A hydrocarbon-filled reservoir has relatively high resistivity compared with shales and water-filled sandstones of the subsurface. The field of main interest for hydrocarbon mapping is related to the energy propagating downwards from the source into the subsurface and then interacting with the resistive reservoir before returning upwards at intermediate to large offsets. Thus, the electric fields at the receivers should be larger in magnitude over resistive subsurface structures such as hydrocarbon reservoirs than the more-attenuated background electromagnetic fields caused by host sediments. This is related to the lower attenuation experienced by the component of the electromagnetic signal that travels along the higher resistivity hydrocarbon filled reservoir. Thus, when an electromagnetic field propagates over a long distance in hydrocarbon reservoirs, the amplitude of the detected signals dominate those signals which have propagated in the water-bearing sediments. This “enhancement” in electric field amplitude at long source-receiver separations (compared to the depth of the reservoir) allows hydrocarbon reservoirs to be detected.

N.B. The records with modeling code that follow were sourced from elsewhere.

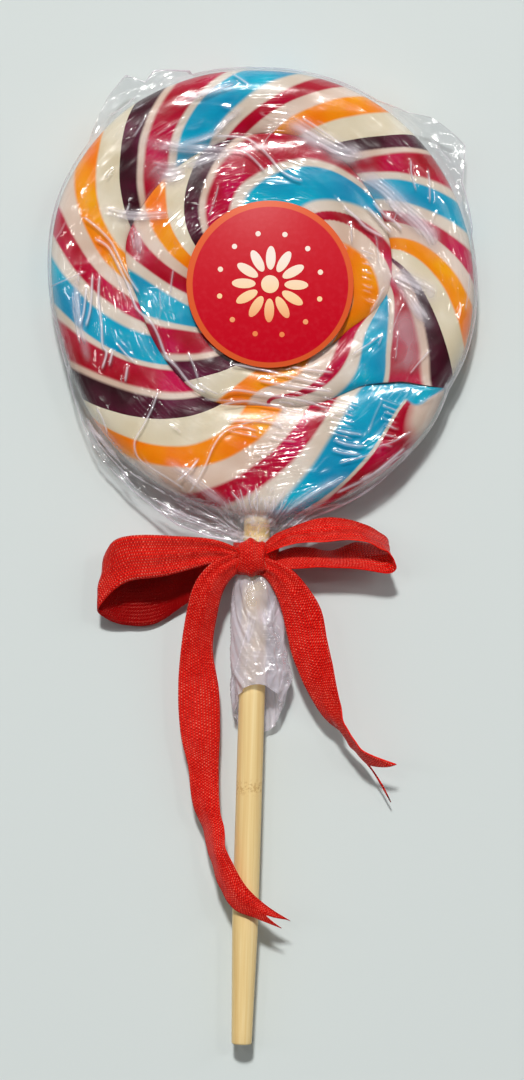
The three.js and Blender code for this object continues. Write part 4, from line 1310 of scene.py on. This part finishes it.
# %% Turn the stick
STICK_TAPER_Y, STICK_END_RADIUS = -150, 2.4
TAPER_CUTS = 8
stick_middle = (0, (STICK_TOP_Y + STICK_END_Y) / 2, STICK_Z)
stick = cylinder("bamboo_stick", stick_middle, STICK_RADIUS, STICK_TOP_Y - STICK_END_Y, 72, ALONG_Y)
bpy.ops.object.mode_set(mode="EDIT")
for cut_y in np.linspace(STICK_TAPER_Y, STICK_END_Y + 3, TAPER_CUTS):
    bpy.ops.mesh.select_all(action="SELECT")
    bpy.ops.mesh.bisect(plane_co=(0, cut_y * MM, 0), plane_no=(0, 1, 0))
bpy.ops.object.mode_set(mode="OBJECT")
for vertex in stick.data.vertices:
    tapered = np.clip((STICK_TAPER_Y - vertex.co.y / MM) / (STICK_TAPER_Y - STICK_END_Y), 0, 1)
    thin = 1 - (1 - STICK_END_RADIUS / STICK_RADIUS) * tapered
    vertex.co.x *= thin
    vertex.co.z = STICK_Z * MM + (vertex.co.z - STICK_Z * MM) * thin
finish_with(stick, "BEVEL", width=0.5 * MM, segments=4, limit_method="ANGLE", angle_limit=math.radians(50))
bpy.ops.object.shade_smooth_by_angle(angle=math.radians(35))
print("stick:", len(stick.data.polygons), "faces")

# %% [markdown]
# ## Bamboo
# Bamboo shows fine straight fibres along its length, each under 0.3 mm across and many
# centimetres long, and a faint speckled ring where a node of the cane was. Noise that is stretched
# fifty times along the stick draws the fibres and the broader pale bands.

# %% Bamboo, sanded
NODE_Y = -117.4
bamboo, add = start_material("bamboo, sanded")
here = add("TexCoord").outputs["Object"]
stretched = add("Mapping", {"Vector": here, "Scale": (1.0, 0.02, 1.0)})
fibre = add("TexNoise", {"Vector": stretched, "Scale": 2200.0, "Detail": 3.0})
bands = add("TexNoise", {"Vector": stretched, "Scale": 500.0, "Detail": 2.0})
grain_mix = add("Math", fibre, 0.5, bands, operation="MULTIPLY_ADD")
wood = add("ValToRGB", grain_mix, stops=[(0.45, "#d9b676"), (0.75, "#e6ca8e"), (1.0, "#eed9a4")])

_, here_y, _ = add("SeparateXYZ", here).outputs
from_node = add("Math", here_y, NODE_Y * MM, operation="SUBTRACT")
node_gap = add("Math", from_node, operation="ABSOLUTE")
at_node = add("MapRange", node_gap, 0.6 * MM, 2.2 * MM, 1.0, 0.0)
speckle = add("TexNoise", {"Vector": here, "Scale": 1400.0, "Detail": 2.0})
speckled = add("MapRange", speckle, 0.5, 0.62, 0.0, 0.6)
speckle_here = add("Math", speckled, at_node, operation="MULTIPLY")
marked = add("Mix", {0: speckle_here, 6: wood, 7: "#b98b4e"}, data_type="RGBA")

wood_bump = add("Bump", {"Height": fibre, "Strength": 0.25, "Distance": 0.0001})
sanded = add("BsdfPrincipled", {"Base Color": marked, "Roughness": 0.48, "Normal": wood_bump})
paint([stick], bamboo, sanded)
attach(stick, "root")
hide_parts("stick")
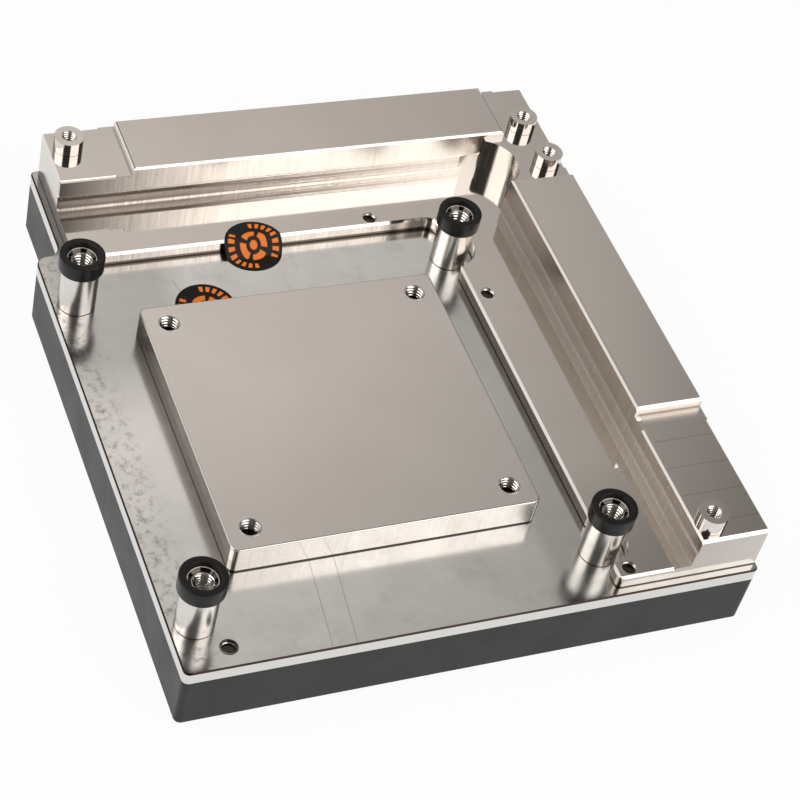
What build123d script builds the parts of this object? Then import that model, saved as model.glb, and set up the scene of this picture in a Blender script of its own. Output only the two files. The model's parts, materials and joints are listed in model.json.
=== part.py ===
from build123d import *
import os

# Motherboard water block: one block that cools the processor and the power stages beside it.
# It lies on its cover, with the side that faces the motherboard up.
# X runs along the near edge, Y away from it and Z up. The origin is the middle of the underside.
# Plan positions are taken from the middle of the processor's hole pattern, in millimetres.

# Processor's hole pattern, which everything else is placed from
cpu_pitch = 75.0
cpu_reach = cpu_pitch / 2

# Outline that the cover and the base plate share, as margins beyond the hole pattern
margin_left = 4.6
margin_right = 28.4
margin_near = 10.0
margin_far = 36.1
outline_corner_radius = 1.2
jog_depth = 4.95
jog_from_shelf = 4.2
jog_radius = 2.4

# Heights of the two plates
cover_height = 11.5
cover_edge_chamfer = 0.5
plate_thickness = 2.65
plate_edge_chamfer = 0.25
board_gap = 12.6

# Processor cold plate
pad_width = 57.6
pad_height = 5.75
pad_corner_radius = 1.3
pad_edge_radius = 0.3
pad_hole_inset = 4.55
fin_field_x = 30.0
fin_field_y = 27.0
fin_thickness = 0.6
fin_gap = 0.65

# Power stage block
block_setback = 0.2
block_near_setback = 1.5
block_left_setback = 1.35
block_far_corner_radius = 1.2
block_near_corner_radius = 0.5
block_end_bevel = 0.4
far_shelf_width = 13.3
shelf_height = 2.8
shelf_corner_radius = 2.5
shelf_chamfer = 0.45
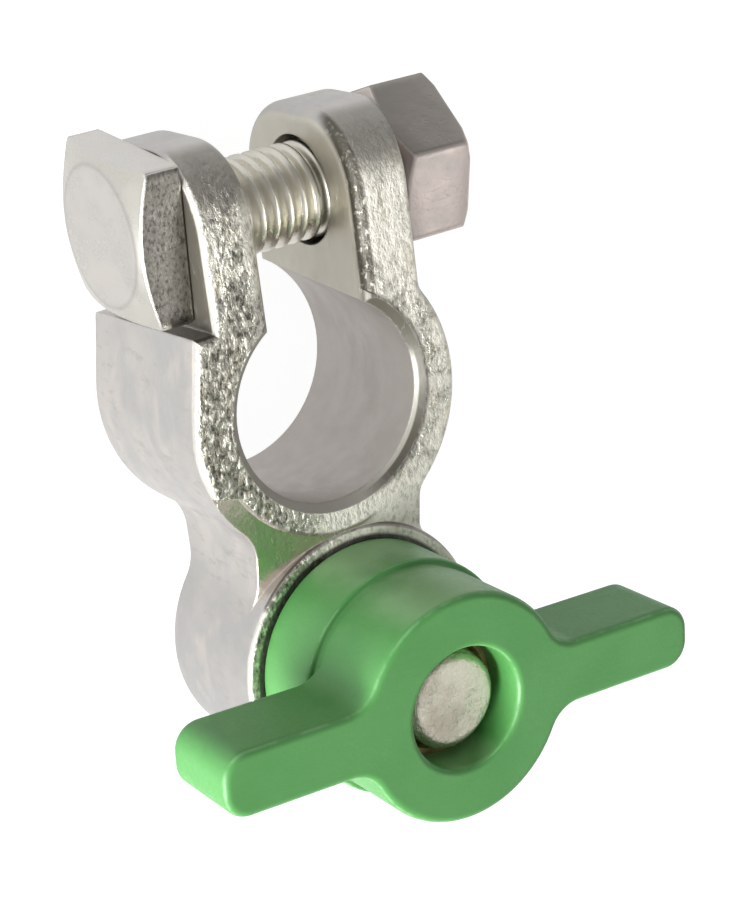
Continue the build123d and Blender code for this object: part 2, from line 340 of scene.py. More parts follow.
def castMasks(tree, at, zones):
    # each mask = product of soft steps over place and tilt, one for each border of its patch
    def zone(name, value):
        return softStep(tree, value, *zones[name])

    across, along, level = at["X"], at["Y"], at["Z"]
    leanX, leanY, leanZ = at["Facing X"], at["Facing Y"], at["Facing Z"]
    fromBore = distanceFrom(tree, at["Position"], (1.0, 1.0, 0.0), (0.0, 0.0, 0.0))
    fromStud = distanceFrom(tree, at["Position"], (1.0, 1.0, 0.0), (0.0, studAxisY, 0.0))
    aside = mathNode(tree, "ABSOLUTE", across)
    masks = {}
    masks["bore"] = zone("boreWall", fromBore)
    slant = total(tree, along, product(tree, across, webSlant))
    masks["web"] = product(tree, zone("webLevel", level), zone("webStart", slant),
                           zone("webTilt", leanZ), zone("webEnd", across))
    masks["bevel"] = product(tree, zone("bevelLevel", level), zone("bevelOut", fromBore),
                             zone("bevelTilt", leanZ))
    smooth = mathNode(tree, "MAXIMUM", masks["web"], masks["bevel"])
    masks["rough"] = mathNode(tree, "SUBTRACT", zone("frontTilt", leanZ),
                              product(tree, smooth, 0.92), clamp=True)
    masks["slot"] = product(tree, zone("slotTilt", mathNode(tree, "ABSOLUTE", leanX)),
                            zone("slotReach", aside))
    # painted highlight on the ring's face under the bore
    masks["belowBoreHighlight"] = product(tree, zone("belowBoreHighlight", along), zone("belowBoreHighlightAcross", across))
    # painted light on the ears' faces
    masks["ears"] = zone("earsPaintedLight", along)
    middle = mathNode(tree, "MINIMUM", fromBore, total(tree, aside, earShift))
    offLane = mathNode(tree, "ABSOLUTE", mathNode(tree, "SUBTRACT", middle, laneCentre))
    masks["lane"] = product(tree, zone("laneWidth", offLane), zone("laneSide", across))
    # painted shade on surfaces that face up and forward, such as the ears' shoulders
    masks["shoulderShade"] = product(tree, zone("shoulderUp", leanY), zone("shoulderTilt", leanZ))
    # painted shade in a band round the right side of the bore's mouth, and on the bevel's upper right
    lipSide = zone("lipSide", across)
    masks["lipShade"] = product(tree, zone("lipIn", fromBore), zone("lipOut", fromBore),
                           zone("lipLevel", level), lipSide)
    masks["lipTopShade"] = product(tree, zone("lipTopShade", along), lipSide, masks["bevel"])
    # painted shadow where the ear's side shows beside the bolt head
    masks["gapShadow"] = product(tree, zone("gapTilt", leanX), zone("gapFoot", along),
                           zone("gapSide", across))
    # painted highlight on the ear's rounded outer front edge
    masks["earEdgeHighlight"] = product(tree, zone("earEdgeLean", leanX), zone("earEdgeTilt", leanZ),
                               zone("earEdgeSide", across))
    masks["slotEdge"] = product(tree, zone("slotEdgeLean", leanX), zone("slotEdgeTilt", leanZ),
                                zone("slotEdgeSide", across), zone("slotEdgeFoot", along))
    # painted shadow of the wing nut's skirt on the boss round its seat
    masks["skirtShadow"] = product(tree, zone("skirtShadowOut", fromStud), zone("skirtShadowIn", fromStud))
    masks["bossRim"] = zone("bossRim", along)
    return masks


def castSide(tree, look, masks, broad, cloudy, smudged):
    # machined and cast sides: three pale tones and smudges broken up by broad noise
    colour = blendColour(tree, softStep(tree, broad, 0.4, 0.6), look["sideCool"], look["side"])
    colour = blendColour(tree, softStep(tree, cloudy, 0.5, 0.75), colour, look["sideWarm"])
    spots = product(tree, softStep(tree, smudged, 0.53, 0.66), softStep(tree, broad, 0.42, 0.6))
    colour = blendColour(tree, product(tree, spots, 0.6), colour, look["smudge"])
    colour = blendColour(tree, masks["bore"], colour, look["bore"])
    colour = blendColour(tree, masks["slot"], colour, look["inner"])
    return blendColour(tree, masks["web"], colour, look["web"])


def castPaintedLightAndTone(tree, at, zones, masks, smudged):
    # painted light and random tone: soft step of 0.9 X (painted light, paler to the right) + painted light
    # on the ears + a painted highlight under the bore + random patches - a dark lane down the head side's
    # middle
    patches = noiseAt(tree, at["Position"], 0.6, 6.0, 0.65, 0.5)
    lane = product(tree, masks["lane"], softStep(tree, smudged, *zones["laneBroken"]))
    lean = mathNode(tree, "SUBTRACT", product(tree, at["X"], 0.9), 9.0)
    lean = total(tree, lean, masks["ears"], product(tree, masks["belowBoreHighlight"], 24.0),
                 product(tree, patches, 52.0), product(tree, lane, -17.0))
    return softStep(tree, lean, -1.0, 38.0)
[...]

It is known, however, that an increase in electromagnetic field amplitude need not solely be related to the presence of hydrocarbons. Also, local large-scale resistive bodies other than hydrocarbon reservoirs beneath the seabed can significantly affect the electromagnetic fields due to longer skin depths with increasing resistivity. Increasing resistivity structures with depth are a feature of some submarine sedimentary basins and are known to arise due to the progressive explusion of conductive pore fluids with increasing depth by rising overburden pressure. Accordingly, in order to determine reliably whether an enhancement in electric field amplitude is caused by a subsurface hydrocarbon reservoir or whether it is caused by local large-scale resistive structures, independent information about the large background structures in the survey area is needed.